Been smoking for just a little while and just switched to the WSM smoker.  Wow its great on temp control.  Question on setting up charcoal/Lump and wood chunks to get thin blue line of smoke. 

I've been loading up the charcoal ring and putting a couple chunks of wood (3 or 4) buried in the charcoal, then minnion method to start it.  I can control temps and food is turning out good.   My question is, how do I get the thin blue smoke. As the charcoal burns and spreads it comes in contact with the wood chunk and big gray smoke billows out as wood catches fire.

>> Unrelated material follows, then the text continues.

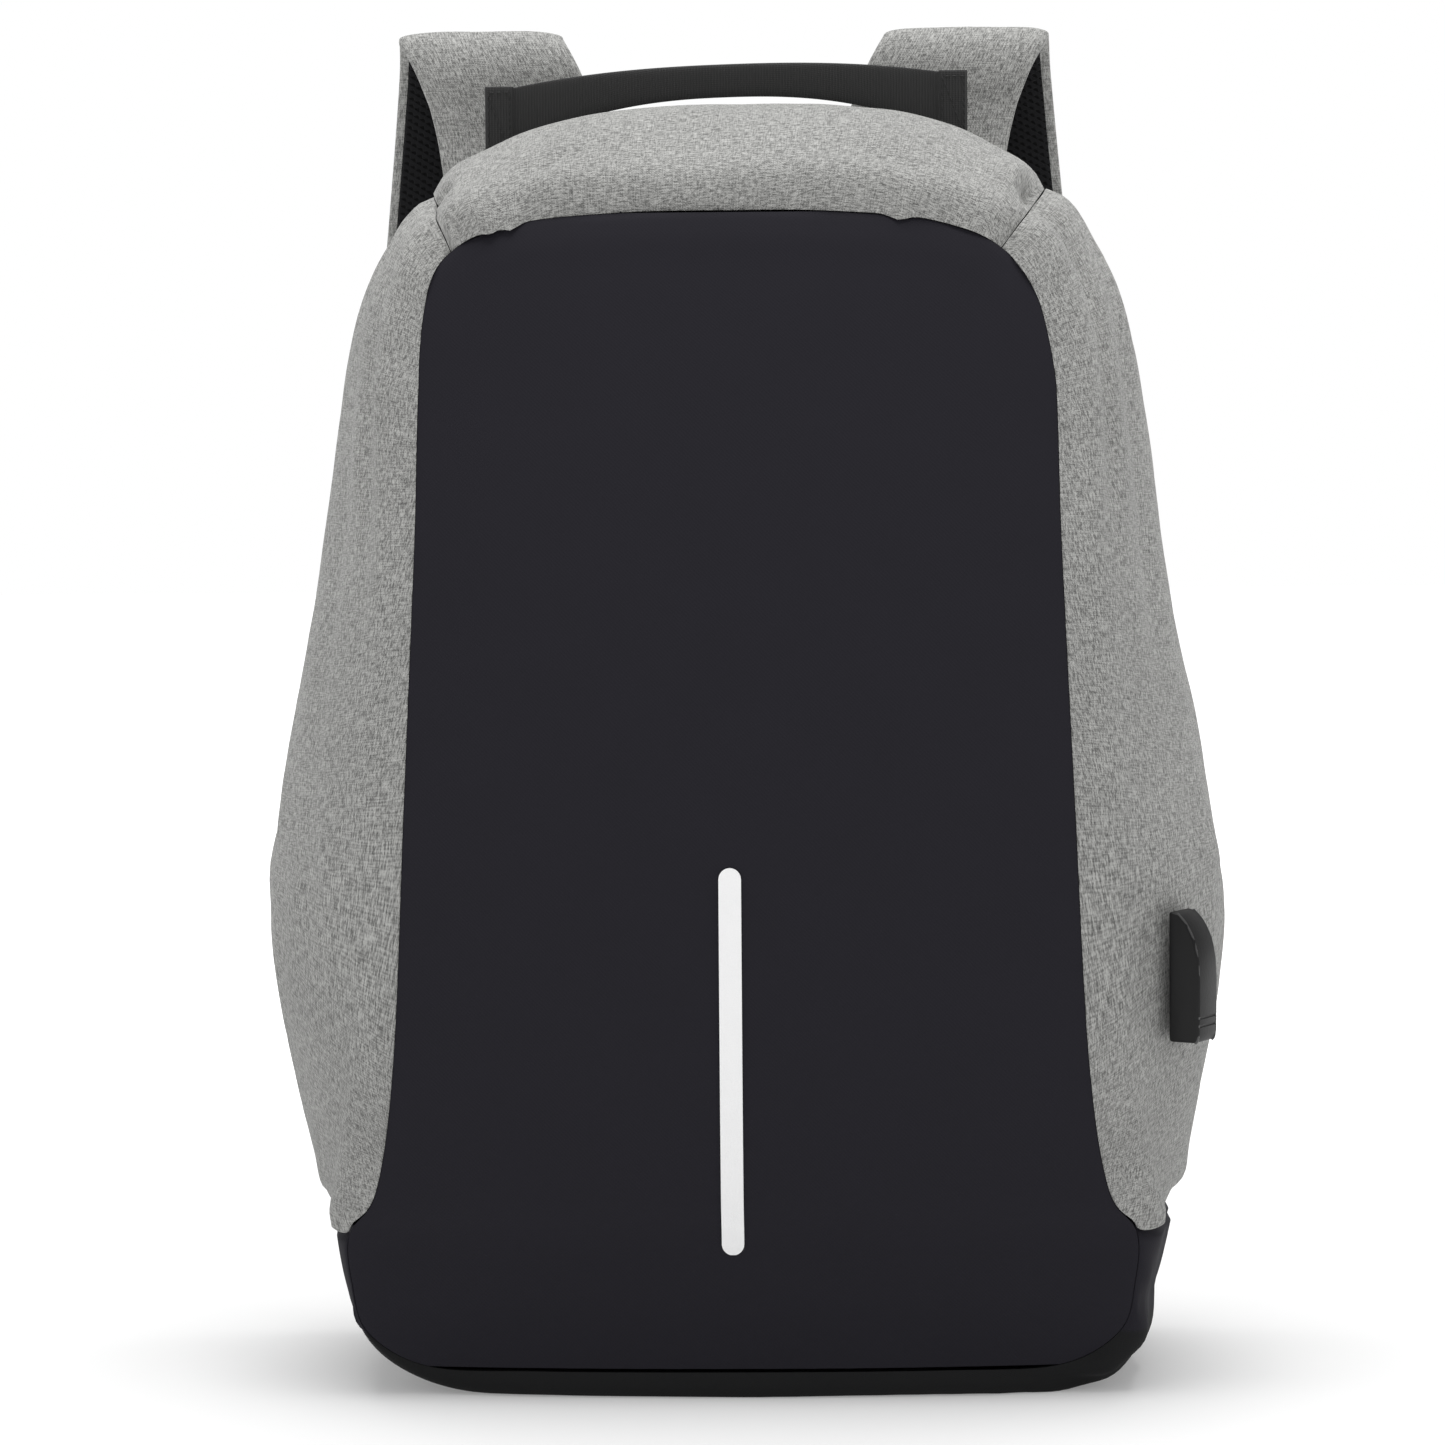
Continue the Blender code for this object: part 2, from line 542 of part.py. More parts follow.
# USB outlet on the right side: housing outside, plate and screws inside, lead to the pocket.
def build_usb():
    seat = Vector(skin(7.0, 0.205))
    normal = Vector((math.cos(USB_TURN), -math.sin(USB_TURN), 0))
    proud, deep, tall = USB_SIZE
    turn = Matrix.Rotation(math.atan2(normal.y, normal.x), 4, "Z")
    place = Matrix.Translation((seat.x, seat.y, USB_Z)) @ turn

    def boxed(name, low, high, surface, radius=0.0, segments=2):
        obj = rounded_box(name, low, high, surface, radius, segments)
        obj.matrix_world = place @ Matrix.Translation((Vector(low) + Vector(high)) / 2)
        return obj

    start = 0.0020
    # Its side seen from the front: curved over at the top, straight down, chamfered at the foot.
    half = tall / 2
    profile = [(0, -half), (proud - 0.0012, -half), (proud - 0.0002, -half + 0.0030),
               (proud, -0.002), (proud - 0.0004, 0.006), (proud - 0.0018, 0.0125),
               (proud - 0.0046, 0.0180), (proud - 0.0080, half - 0.0006), (0, half)]
    shape = bmesh.new()
    sides = [[shape.verts.new((start + x, y, z)) for x, z in profile] for y in (-deep / 2, deep / 2)]
    shape.faces.new(sides[0])
    shape.faces.new(sides[1][::-1])
    for i in range(len(profile)):
        j = (i + 1) % len(profile)
        shape.faces.new((sides[0][j], sides[0][i], sides[1][i], sides[1][j]))
    rims = [e for e in shape.edges if abs(e.verts[0].co.y - e.verts[1].co.y) < 1e-6
            and max(v.co.x for v in e.verts) > start + 0.001]
    bmesh.ops.bevel(shape, geom=rims, offset=0.0008, segments=1, affect="EDGES")
    bmesh.ops.recalc_face_normals(shape, faces=shape.faces)
    housing = from_bmesh("usb_housing", shape, PLASTIC)
    housing.matrix_world = place
    middle = start + proud / 2
    socket_low = (middle - 0.0027, -0.0062, -tall / 2 - 0.002)
    socket_high = (middle + 0.0027, 0.0062, -tall / 2 + 0.014)
    cut(housing, boxed("socket_cutter", socket_low, socket_high, PLASTIC))
    shell_low = (middle - 0.0024, -0.0060, -tall / 2 + 0.0004)
    shell_high = (middle + 0.0024, 0.0060, -tall / 2 + 0.0137)
    shell = boxed("usb_socket_shell", shell_low, shell_high, STEEL)
    inner_low = (middle - 0.0020, -0.0056, -tall / 2 - 0.002)
    inner_high = (middle + 0.0020, 0.0056, -tall / 2 + 0.0130)
    cut(shell, boxed("socket_shell_cutter", inner_low, inner_high, STEEL))
    boxed("usb_tongue", (middle - 0.0016, -0.0050, -tall / 2 + 0.001),
          (middle - 0.0002, 0.0050, -tall / 2 + 0.0126), PLASTIC)
    boxed("usb_back_plate", (-0.0105, -0.009, -0.021), (-0.0085, 0.009, 0.021), PLASTIC, 0.0005, 1)
    for name, z in (("upper", 0.0165), ("lower", -0.0185)):
        boxed(f"usb_{name}_screw", (-0.0122, -0.0022, z - 0.0022), (-0.0108, 0.0022, z + 0.0022),
              STEEL, 0.0003, 1)
    start_point = place @ Vector((-0.0112, 0, 0.002))
    pocket_x, pocket_y = 0.122, 0.002
    route = [start_point, start_point + normal * -0.006, (0.129, -0.032, 0.160),
             (pocket_x, -0.012, 0.176), (pocket_x, pocket_y, 0.166), (pocket_x, pocket_y, 0.149)]
    tube("usb_lead", route, 22, 0.0017, PLASTIC)
    rounded_box("usb_plug", (pocket_x - 0.004, pocket_y - 0.008, 0.118),
                (pocket_x + 0.004, pocket_y + 0.008, 0.1486), PLASTIC, 0.001, 1)
    open_pocket("power_bank_pocket", (0.108, -0.030, 0.060), (0.1345, 0.034, 0.146), LINING)


build_front()
build_walls()
build_back()
for strap_name, strap_side in (("left", -1), ("right", 1)):
    build_strap(strap_name, strap_side)
build_handle()
build_sliders()
build_usb()
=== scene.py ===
"""Looks of the backpack: cloth walls, straps, webbing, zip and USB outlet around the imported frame.

Metres, +Z up, the front panel faces -Y. Left and right are those of someone facing the panel.
"""

import json
import math

import bpy
import numpy as np
from mathutils import Matrix, Vector, noise

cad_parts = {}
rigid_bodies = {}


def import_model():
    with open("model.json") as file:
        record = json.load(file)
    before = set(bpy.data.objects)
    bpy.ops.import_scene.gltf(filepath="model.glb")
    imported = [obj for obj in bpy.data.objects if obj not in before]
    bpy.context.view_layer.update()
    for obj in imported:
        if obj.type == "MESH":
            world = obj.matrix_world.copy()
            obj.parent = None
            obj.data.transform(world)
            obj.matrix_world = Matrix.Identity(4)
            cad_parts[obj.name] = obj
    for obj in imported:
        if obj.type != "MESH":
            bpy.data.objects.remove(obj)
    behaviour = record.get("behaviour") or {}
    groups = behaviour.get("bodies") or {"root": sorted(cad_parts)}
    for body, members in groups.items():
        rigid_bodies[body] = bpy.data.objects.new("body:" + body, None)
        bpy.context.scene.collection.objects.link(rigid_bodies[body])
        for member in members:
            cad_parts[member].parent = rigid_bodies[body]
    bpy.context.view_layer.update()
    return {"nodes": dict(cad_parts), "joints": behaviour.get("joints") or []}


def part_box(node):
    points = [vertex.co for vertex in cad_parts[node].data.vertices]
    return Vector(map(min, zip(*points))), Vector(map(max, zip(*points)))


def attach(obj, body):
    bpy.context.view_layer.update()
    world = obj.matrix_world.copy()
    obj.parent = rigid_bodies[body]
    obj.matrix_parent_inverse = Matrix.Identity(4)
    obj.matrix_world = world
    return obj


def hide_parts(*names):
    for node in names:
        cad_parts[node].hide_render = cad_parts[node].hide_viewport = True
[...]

What am I missing, is there a better way or is that the way it goes.

Hope that all made sense?

Thanks


----------



## tyotrain (Feb 21, 2011)

I run my WSM the same way but i get nice TBS it will take about half hour when u first start to get rid of the nasty thick smoke . Are you sure you are using dry wood?. i put in about 3 fist size chunks of wood and i also use the minion I am using RO lump for fuel..


----------



## ssb (Feb 21, 2011)

How do you arrange the wood chunks, I spread mine throughout the fire ring so i get continuous smoke.  Are you putting your chunks all in the center?


----------



## realtorterry (Feb 21, 2011)

Maybe try keeping the chunks to the outside area of the ring? I don't have a WSM but I'm thinking about getting one & have the same question in my head? I know on my horizontal keeping the chunks toward the outside of the pile were the smolder kinda rather the catch fire. If it gets ou of hand though open the lid for just a second to get rid of the white bellows


----------



## tyotrain (Feb 21, 2011)

I put my wood chunks right on the top of the charcoal  seems to work good for me. When i cut my chucks i cut them so the length of them will be from the center to the ring  that way it will get a good burn all the way to the end.


----------



## SmokinAl (Feb 22, 2011)

I mix mine in as well. Sometimes the first half hour or so you do get some thick smoke, but after that it's TBS all the way.


----------